Daily Archives: February 18, 2010

J. Kameron Carter on Haiti: From Theodicy to Christ-odicy

As was mentioned in the comments to my quote from Nate’s article on Haiti, you should also make sure to check out J. Kameron Carter’s excellent reflection on the tragedy. Here’s a quote:

For in Jesus, so we confess, God was manifest, not metaphysically above the fray, but in the flesh, in our condition (1 Tim. 3:16). In him, pain and suffering are taken up into God’s identity. Our economy of pain is received into the divine economy of life. The suffering and pain that marks the humanity of God, thus, includes the realities of physical and social death, as well as the conditions that perpetuate death and suffering. In the person of Jesus, these realities have been decisively dealt with and, indeed, dealt with not by a god who is above the fray but by one who is named Immanuel, God with Us, one who walks in the Valley of the Shadow of Death. Jesus’s resurrection from the dead by the Spirit of God points to that form of life within and ultimately beyond the conditions of death.

And yes, we must say both at the same time: within death but ultimately beyond the conditions of death. We must say “within death” to indicate how Jesus has absorbed death and its power within himself. From within his taking up of death and suffering, a social space is constituted beyond death and suffering. Thus, we also say “ultimately beyond the conditions of death.”

From here, we also glean the significance of the resurrection. Jesus’ resurrection, which we live into by the Holy Spirit, empowers us now to work within tight spaces—the tight space confronting the world community now, among other tight spaces, is the trauma of the Haitian earthquake—to bring life from death.

By coming at the issue of God and suffering, which this Haiti crisis compels us to do, from the vantage point of the God not above our pain but the God known in and who is identified from our pain, the classical theodicy question comes to an end. We step beyond theodicy and into a “Christ-odicy.” That is to say, we address suffering from Jesus Christ. And to approach suffering from him is to approach those who suffer, not as those merely needing our charity (which positions us above them), nor as those who trigger our intellectual and aesthetic capacities to glean the beautiful from the tragic (which also positions us as masters, above the fray), but as those who witness God to us, the God who is the Neighbor—the one and only Neighbor—who has come to us (cf. Luke 10:25–37). They are neighbors in whom God is known and is present to us. And thus, Haiti is the witness to our redemption. The script is Christologically flipped: they are the missionaries to us. To neglect them, to position ourselves above the fray and thus above them, to not work to change the social conditions that make natural disaster worse—these are all signs of the refusal of salvation.
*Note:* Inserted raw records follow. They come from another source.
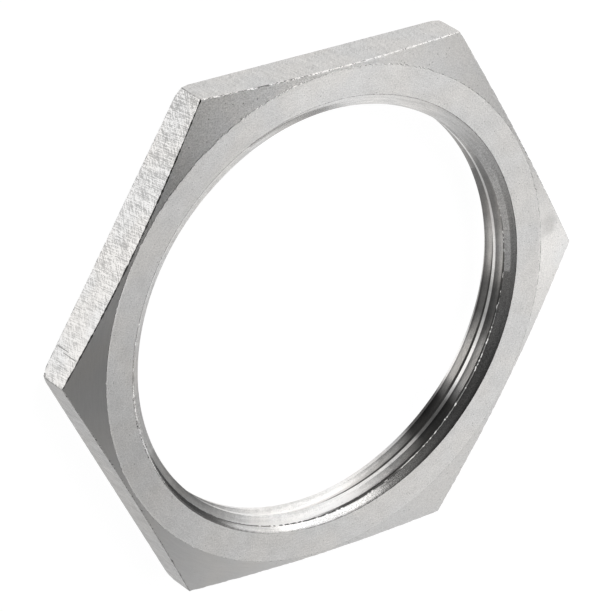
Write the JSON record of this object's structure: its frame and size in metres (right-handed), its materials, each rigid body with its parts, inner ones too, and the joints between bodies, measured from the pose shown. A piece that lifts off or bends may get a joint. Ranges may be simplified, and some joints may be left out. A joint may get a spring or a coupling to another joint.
{
  "type": "pipe hex locknut",
  "caption": "Thin hexagon locknut for pipe, with a wide threaded bore, a countersink at each face, a shallow chamfer round the front face and a plain back face.",
  "frame": {"origin": "centre of the plain back face, on the thread axis, at the height of the surface that the nut lies on", "axes": "+Z along the thread axis, out of the chamfered front face; +X through a corner of the hexagon; +Y through the middle of a flat"},
  "size_m": [0.0796, 0.069, 0.0058],
  "materials": {
    "steel": "bare stainless steel, machined matt faces with faint turning marks and fine scratches on the flats"
  },
  "bodies": {
    "root": {"locknut": "steel"}
  },
  "joints": []
}
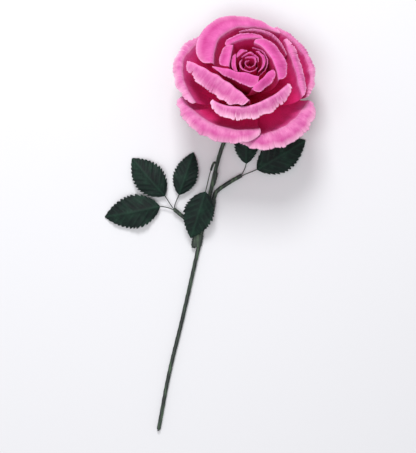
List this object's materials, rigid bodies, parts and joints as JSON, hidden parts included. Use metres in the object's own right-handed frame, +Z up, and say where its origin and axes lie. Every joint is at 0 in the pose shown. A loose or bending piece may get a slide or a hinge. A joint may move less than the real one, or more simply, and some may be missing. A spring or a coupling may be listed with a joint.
{
  "type": "crepe paper rose",
  "caption": "Pink crepe paper rose with folded, fringed petals, dark green paper leaves and a taped wire stem, lying on its back.",
  "frame": {"origin": "on the table, in the middle of the outline that the lying flower covers", "axes": "+Z up from the table, +Y from the stem's cut end towards the bloom, +X to the right of the flower seen from above"},
  "size_m": [0.1729, 0.3482, 0.0675],
  "materials": {
    "petal_paper": "matt crinkled crepe paper",
    "leaf_paper": "waxed crepe paper",
    "sepal_paper": "matt crepe paper",
    "floral_tape": "waxed crepe tape, also wound round the leaf wires",
    "steel_wire": "drawn wire"
  },
  "bodies": {
    "root": {"bud_petal_1": "petal_paper", "bud_petal_2": "petal_paper", "bud_petal_3": "petal_paper", "bud_petal_4": "petal_paper", "bud_petal_5": "petal_paper", "bud_petal_6": "petal_paper", "bud_petal_7": "petal_paper", "bud_petal_8": "petal_paper", "inner_petal_1": "petal_paper", "inner_petal_2": "petal_paper", "inner_petal_3": "petal_paper", "inner_petal_4": "petal_paper", "inner_petal_5": "petal_paper", "middle_petal_1": "petal_paper", "middle_petal_2": "petal_paper", "middle_petal_3": "petal_paper", "middle_petal_4": "petal_paper", "middle_petal_5": "petal_paper", "outer_petal_1": "petal_paper", "outer_petal_2": "petal_paper", "outer_petal_3": "petal_paper", "outer_petal_4": "petal_paper", "outer_petal_5": "petal_paper", "bloom_core": "petal_paper", "calyx": "sepal_paper", "stem_wire": "steel_wire", "stem_tape": "floral_tape", "stalk_tape_left": "floral_tape", "binding_left": "floral_tape", "stalk_tape_right": "floral_tape", "binding_right": "floral_tape", "stalk_tape_front": "floral_tape", "binding_front": "floral_tape", "leaf_left_1": "leaf_paper", "leaf_wire_left_1": "floral_tape", "leaf_left_2": "leaf_paper", "leaf_wire_left_2": "floral_tape", "leaf_left_3": "leaf_paper", "leaf_wire_left_3": "floral_tape", "leaf_right_1": "leaf_paper", "leaf_wire_right_1": "floral_tape", "leaf_right_2": "leaf_paper", "leaf_wire_right_2": "floral_tape", "leaf_front": "leaf_paper", "leaf_wire_front": "floral_tape"}
  },
  "joints": []
}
Nate Kerr on Haiti: Prayer, Solidarity, and Revolt

Nate Kerr has a new article up at The Other Journal responding to the issue in Haiti, and particularly underscoring the theological importance of prayer and solidarity in relation to such events of radical suffering. Its definitely worth reading. Here’s just one quote:

At the heart of all Christian prayer is the cry “Thy kingdom come!” It is with this cry that we move out into the action that speaks to God by waiting upon the free coming of God. It is with this cry that we speak to and for the coming again of Christ—that decisive action of God by which the powers and principalities of this world are to be subverted and creation is to be opened anew to its revolutionary transformation into new life. In prayer, we come to participate in this revolutionary transformation. Thus, Barth says, the action to which Christians are called by Jesus Christ in the Holy Spirit is a specific kind of revolt. Specifically, the Christian prays in “revolt against all the oppression and suppression of humans by the lordship of the lordless powers,” against those powers that have gained their lordship by virtue of their refusal of humanity’s and creation’s relationship to God. At the same time, the Christian prayer of revolt is rooted in an equally specific kind of hope. The Christian acts against the lordship of the lordless powers not so as to win her own freedom from their rule (as if by some equally autonomous power), but rather in the recognition that she has been implicated in a struggle that refuses their rule as false and illusory, in recognition that she has already been liberated from their rule in the original revolution of Christ’s cross and resurrection. For Christians to cry, “Thy kingdom come!” in revolt against the lordless powers is to act “in the sphere of freedom” from the powers which “is already given to them here and now on this side of the fulfillment of the prayer.” Prayer, Barth is saying, should make revolutionaries of us all. Indeed, what kind of an invocation of God’s kingdom would it be if it did not testify through specific ways of working and living and loving to the path through and out from under the lordless powers—cosmic, political, and religious alike—that enslave the powerless poor by presuming to deny the resurrection of the crucified?